長岡 これは訓練だと思います。小さい子供の中には、負けると悔しくて癇癪を起す子がいるじゃないですか。

杉浦 逆に負ける経験がリアルなゲームでできるのはとても大事なことです。ゲームに限らず、外遊びもそうですが、その中でどうやって上手く人とやりとりしていくか。

島田 ルールやマナーが学べるというところですよね。

杉浦 コロナになって授業や会議がオンラインになりましたが、例えばビデオ会議だと、見ているのは切り取られたある場面や音声でしかない。つまり、私たちはそれ以外の情報をあまり感じ取ることなく、その目的のみに集中することができる。

これはいい面でもありますが、リアルに対面している時というのは、服装とか表情、舌打ちとか、本来の目的以外のこともいろいろと情報として感じ取っているわけですよね。

対面でボードゲームをする時は、ルールに則ってやりとりする以上の何かを、私たちは意識しないところで感じ取っているはずです。リレーで小説を書いていくゲームも、その人がどんな表情でそれを手渡したのか。自分が書いている時に、横で他の人は何をやっているのか。そういった情報も常に入ってくる。これはすごく大事なことだなと。

島田 それはデジタルだとなかなか感じづらい部分ですね。ゲームをしながらちょっと違うことを言ったり、何かブラフをかけることもあるし。

長岡 「今、カードを渡す時にちょっとにやけたでしょう」とか、「これ、絶対変なカードでしょ」とか、そういう心理的な駆け引きが面白かったりしますからね。
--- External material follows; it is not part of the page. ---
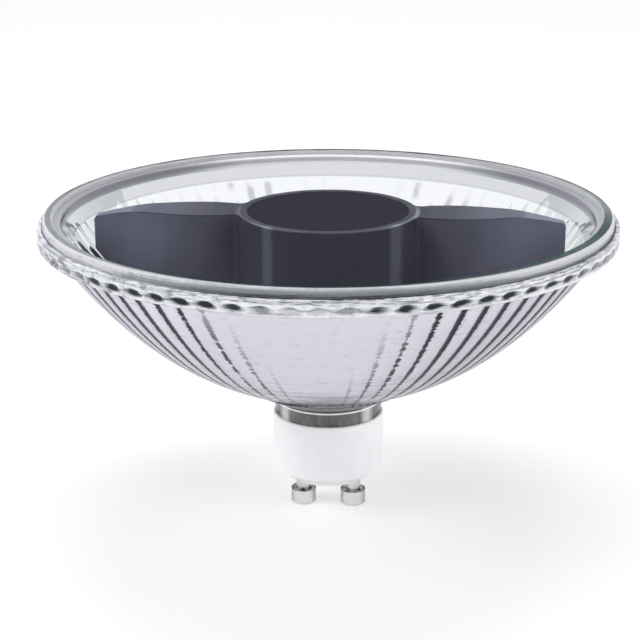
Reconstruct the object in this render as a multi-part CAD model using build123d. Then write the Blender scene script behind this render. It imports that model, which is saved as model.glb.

島田 そういうことも含めての遊びですものね。交渉・対話のあるゲームは、対面しているとさらに面白さが増しますよね。

長岡 「カタン」のオンライン版とかも、ほとんど競技ゲームみたいで、交渉もシステム的になってしまっているところがありますね。

島田 すごく衝撃を受けたゲームがありました。ルールに仕掛けがあって、勝ったと思っていたら、実は負けたことになってしまったりする。また会話は禁止なのでルールをすり合わせることもできない。こんな遊び方があるのかと。

杉浦 自分にとって当たり前だと思っていたことが、実は違っていたというのは、異文化への遭遇のようなことですよね。

島田 僕はゲームをつくる仕事をしてきてよかったなとすごく思っています。今、仕事はワークショップデザインがメインですが、そこではやはりゲームをつくる中で、ルールをつくり、感情の起伏をつくっていくような経験がすごく役立っている。

好きなゲームを楽しむ。そしてそのゲームがどうやってできているのかを知って、自分でつくってみることは人生を豊かにする1つの方法かもしれないと思っています。

(2022年3月14日、三田キャンパスにて収録)

※所属・職名等は本誌発刊当時のものです。